Autoimmunity should be defined in the strict sense as an immune response by the host to a self-antigen, at either the humoral or cellular level or both. This definition distinguishes the autoimmune response per se from autoimmune disease where the humoral and/or cellular consequences of the immune response have resulted in pathophysiological abnormalities. In this sense, autoimmunity as a phenomenon is not uncommon, but the follow-through to autoimmune disease has been less common. This observation begs the question of whether there are autoimmune responses that are physiological and others that are pathological.

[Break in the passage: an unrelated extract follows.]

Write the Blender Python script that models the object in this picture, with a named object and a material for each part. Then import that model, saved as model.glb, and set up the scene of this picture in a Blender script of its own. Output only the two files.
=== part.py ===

In this chapter, I will describe the unique features of the auto-antibody-defined epitope, or the antigenic determinant on the self-antigen, and how perhaps this knowledge might be useful in the context of designing reagents for immunotherapy.

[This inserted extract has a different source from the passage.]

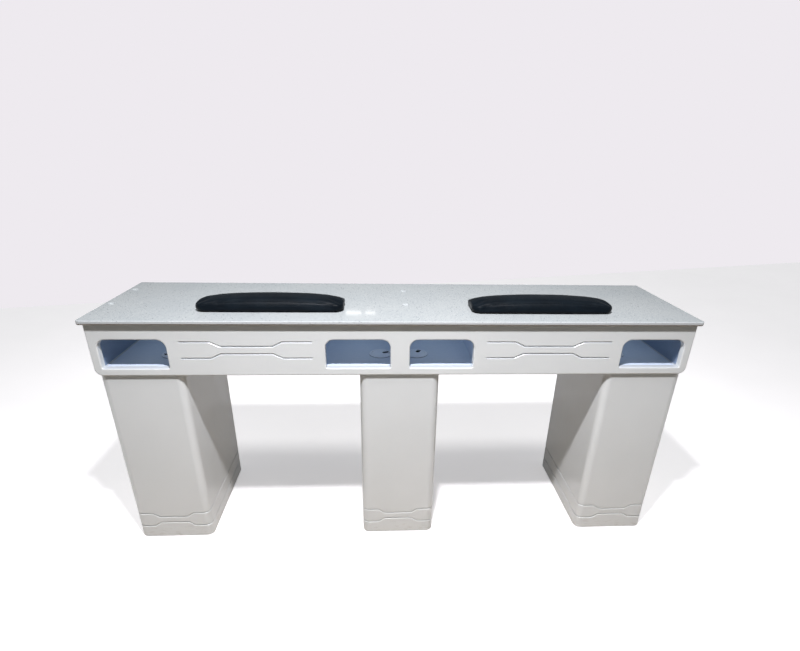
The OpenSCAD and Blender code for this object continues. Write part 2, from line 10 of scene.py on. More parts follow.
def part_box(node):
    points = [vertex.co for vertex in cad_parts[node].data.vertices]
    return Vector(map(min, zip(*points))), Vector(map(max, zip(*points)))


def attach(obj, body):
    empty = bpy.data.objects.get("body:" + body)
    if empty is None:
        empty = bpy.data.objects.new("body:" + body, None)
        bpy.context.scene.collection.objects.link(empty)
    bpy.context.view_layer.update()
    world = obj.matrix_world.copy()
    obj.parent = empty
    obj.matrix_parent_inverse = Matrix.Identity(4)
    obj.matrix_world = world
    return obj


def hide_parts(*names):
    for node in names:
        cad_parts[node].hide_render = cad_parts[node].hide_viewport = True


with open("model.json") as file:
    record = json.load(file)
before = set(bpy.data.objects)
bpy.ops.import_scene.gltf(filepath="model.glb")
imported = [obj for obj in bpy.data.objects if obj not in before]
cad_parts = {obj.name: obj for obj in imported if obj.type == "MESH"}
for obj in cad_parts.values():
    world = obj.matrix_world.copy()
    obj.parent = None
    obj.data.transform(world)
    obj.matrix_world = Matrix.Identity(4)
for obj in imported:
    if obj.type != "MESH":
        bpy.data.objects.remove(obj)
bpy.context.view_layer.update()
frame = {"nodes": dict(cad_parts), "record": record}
scene = bpy.context.scene
MM = 0.001

# Places that split one material into areas, in metres.
PEDESTAL_TOP = 0.6          # the cabinet's faces lie above this height
END_PANEL_X = 0.8665        # the end panels' inner faces lie outside this
FLOOR_TOP = 0.6265          # the bored edges of the cabinet floor lie below this height
SLOT_REACH = 0.032          # a grommet's cable slot lies within this radius, its flange's wall outside it


# ---- Materials ----

def rgb(red, green, blue):
    """Linear colour from the usual 0-255 screen values."""
    linear = [c / 12.92 if c <= 0.04045 else ((c + 0.055) / 1.055) ** 2.4
              for c in (red / 255, green / 255, blue / 255)]
    return (*linear, 1.0)


class Finish:
    """One procedural material on object coordinates, which are metres in the row frame."""

    def __init__(self, name, rough, metal=0.0, ior=1.5, **constants):
        self.material = bpy.data.materials.new(name)
        self.material.use_nodes = True
        self.tree = self.material.node_tree
        self.shader = self.tree.nodes["Principled BSDF"]
        self.shader.inputs["Roughness"].default_value = rough
        self.shader.inputs["Metallic"].default_value = metal
        self.shader.inputs["IOR"].default_value = ior
        for socket, value in constants.items():
            self.shader.inputs[socket.replace("_", " ")].default_value = value
        self.place = self.node("ShaderNodeTexCoord").outputs["Object"]

    def node(self, kind, **settings):
        made = self.tree.nodes.new(kind)
        for key, value in settings.items():
            setattr(made, key, value)
        return made

    def feed(self, socket, value):
        if isinstance(value, bpy.types.NodeSocket):
            self.tree.links.new(value, socket)
        else:
            socket.default_value = value

    def stretch(self, x, y, z):
        """Coordinates multiplied by x, y and z."""
        made = self.node("ShaderNodeMapping")
        self.feed(made.inputs["Vector"], self.place)
        made.inputs["Scale"].default_value = (x, y, z)
        return made.outputs["Vector"]

    def warp(self, reach, scale):
        """Coordinates pushed about by noise, by up to reach."""
        wave = self.node("ShaderNodeTexNoise")
        self.feed(wave.inputs["Vector"], self.place)
        wave.inputs["Scale"].default_value = scale
        push = self.node("ShaderNodeVectorMath", operation="MULTIPLY_ADD")
        self.feed(push.inputs[0], wave.outputs["Color"])
        push.inputs[1].default_value = (2 * reach,) * 3
        self.feed(push.inputs[2], self.place)
        return push.outputs["Vector"]

    def noise(self, scale, detail=2.0, place=None, rough=0.5):
        made = self.node("ShaderNodeTexNoise")
        self.feed(made.inputs["Vector"], place or self.place)
        made.inputs["Scale"].default_value = scale
        made.inputs["Detail"].default_value = detail
        made.inputs["Roughness"].default_value = rough
        return made.outputs["Fac"]

    def cells(self, scale, place=None, feature="F1"):
        made = self.node("ShaderNodeTexVoronoi", feature=feature)
        self.feed(made.inputs["Vector"], place or self.place)
        made.inputs["Scale"].default_value = scale
        return made

    def span(self, value, low, high, to_low=0.0, to_high=1.0):
        """value from low..high onto to_low..to_high, held at the ends."""
        made = self.node("ShaderNodeMapRange")
        for name, v in (("Value", value), ("From Min", low), ("From Max", high),
                        ("To Min", to_low), ("To Max", to_high)):
            self.feed(made.inputs[name], v)
        return made.outputs["Result"]

    def sums(self, operation, a, b=0.0):
        made = self.node("ShaderNodeMath", operation=operation)
        self.feed(made.inputs[0], a)
        self.feed(made.inputs[1], b)
        return made.outputs["Value"]

    def mix(self, share, a, b):
        made = self.node("ShaderNodeMix", data_type="RGBA")
        self.feed(made.inputs[0], share)
        self.feed(made.inputs[6], a)
        self.feed(made.inputs[7], b)
        return made.outputs[2]

    def chips(self, scale, share, size, place):
        """Grains: that share of the cells, each grain size across in cells."""
        grain = self.cells(scale, place)
        split = self.node("ShaderNodeSeparateColor")
        self.feed(split.inputs["Color"], grain.outputs["Color"])
        picked = self.sums("GREATER_THAN", split.outputs["Red"], 1 - share)
        inside = self.span(grain.outputs["Distance"], size, size * 0.7)
        return self.sums("MULTIPLY", picked, inside)

    def axis(self, index, normal=False):
        """x, y or z of the place, or of the surface's direction."""
        source = self.node("ShaderNodeNewGeometry").outputs["Normal"] if normal else self.place
        split = self.node("ShaderNodeSeparateXYZ")
        self.feed(split.inputs["Vector"], source)
        return split.outputs[index]

    def bump(self, height, distance, strength=1.0, over=None):
        made = self.node("ShaderNodeBump")
        self.feed(made.inputs["Height"], height)
        made.inputs["Distance"].default_value = distance
        made.inputs["Strength"].default_value = strength
        if over is not None:
            self.feed(made.inputs["Normal"], over)
        return made.outputs["Normal"]

    def done(self, colour, rough=None, normal=None):
        self.feed(self.shader.inputs["Base Color"], colour)
        if rough is not None:
            self.feed(self.shader.inputs["Roughness"], rough)
        if normal is not None:
            self.feed(self.shader.inputs["Normal"], normal)
        return self.material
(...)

Immunotherapy has been described as any approach aimed at mobilizing or manipulating a patient's immune system to treat or cure disease . This has included therapeutic vaccines consisting of modified or unmodified self-antigens or peptides of such antigens in order to activate the patient's own immune response. Other approaches include the use of monoclonal antibodies targeting autoantigens, cytokines, or cell receptors shown to be involved in tissue pathology. Immunotherapy in the form of monoclonal antibodies to TNFa or as secretory subunits of TNFa have been strikingly successful in the treatment of rheumatoid arthritis , but other forms of immunotherapy have not been as successful. The problems encountered have included unacceptable side effects of autoimmune hyperthyroidism in multiple sclerosis patients treated with monoclonal antibody to CD52 [3, 4] and minimal responsiveness using cancer immunotherapy based on peptide antigens [5, 6]. These and other difficulties have led some investigators to say that human immunotherapy is currently "bewildered" about how to stimulate the immune system and what new directions to pursue .

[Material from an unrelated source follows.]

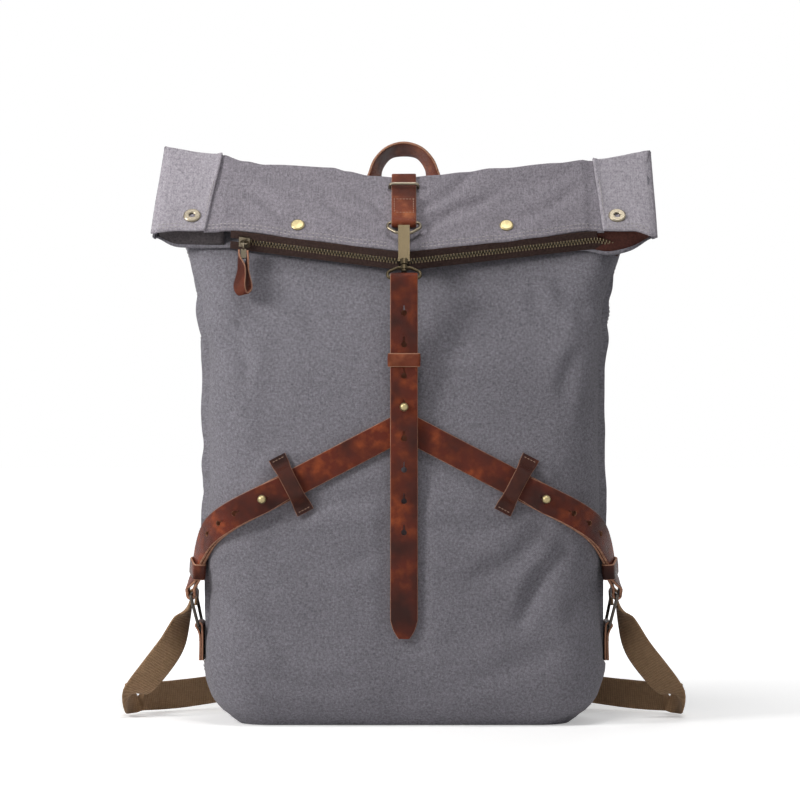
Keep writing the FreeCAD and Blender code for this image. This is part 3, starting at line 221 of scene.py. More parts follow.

It is not a point of contention to say that there is very little proven knowledge concerning the mechanisms leading to an autoimmune response to a molecule that is part of self. Our understanding of mechanisms leading to the immune processing of a foreign antigen such as a purified foreign protein is fairly comprehensive, but the knowledge concerning immune processing of a self-protein is at present rudimentary and speculative. There are multiple and complex reasons for this state of our ignorance, not the least of which are uncertainties as to how self-proteins or other self-molecules are recognized as foreign by the immune system. Some of these questions addressed in this book include apoptosis and cell necrosis in the intracellular degradation of potential autoantigens (see Chapters 6 and 7), but these may be but the tip of a hidden iceberg of many mechanisms.
One of the hallmarks of many autoimmune diseases is the production of au-toantibodies to specific cassettes of cellular autoantigens. This is abundantly demonstrated not only in systemic autoimmune diseases such as lupus but also in organ-specific autoimmune diseases such as type 1 diabetes, autoimmune thyroid disease, and others as described by several authors in this book. Autoantibodies to these disease-specific autoantigens have become clinically useful as diagnostic markers in medicine. What has been not as fully appreciated is the fact that there is valuable information to be gained from analyzing the reactive epitopes of autoantigens. In essence, the immune system of the patient is saying that in the case of a particular self-molecule, its own immune system is able to mount an immune response to one particular region but is unable to make a response to another. In the design of antigen-specific immunotherapy, it would be important to capitalize on this information and not design antigens to which the immune system has been non-responsive.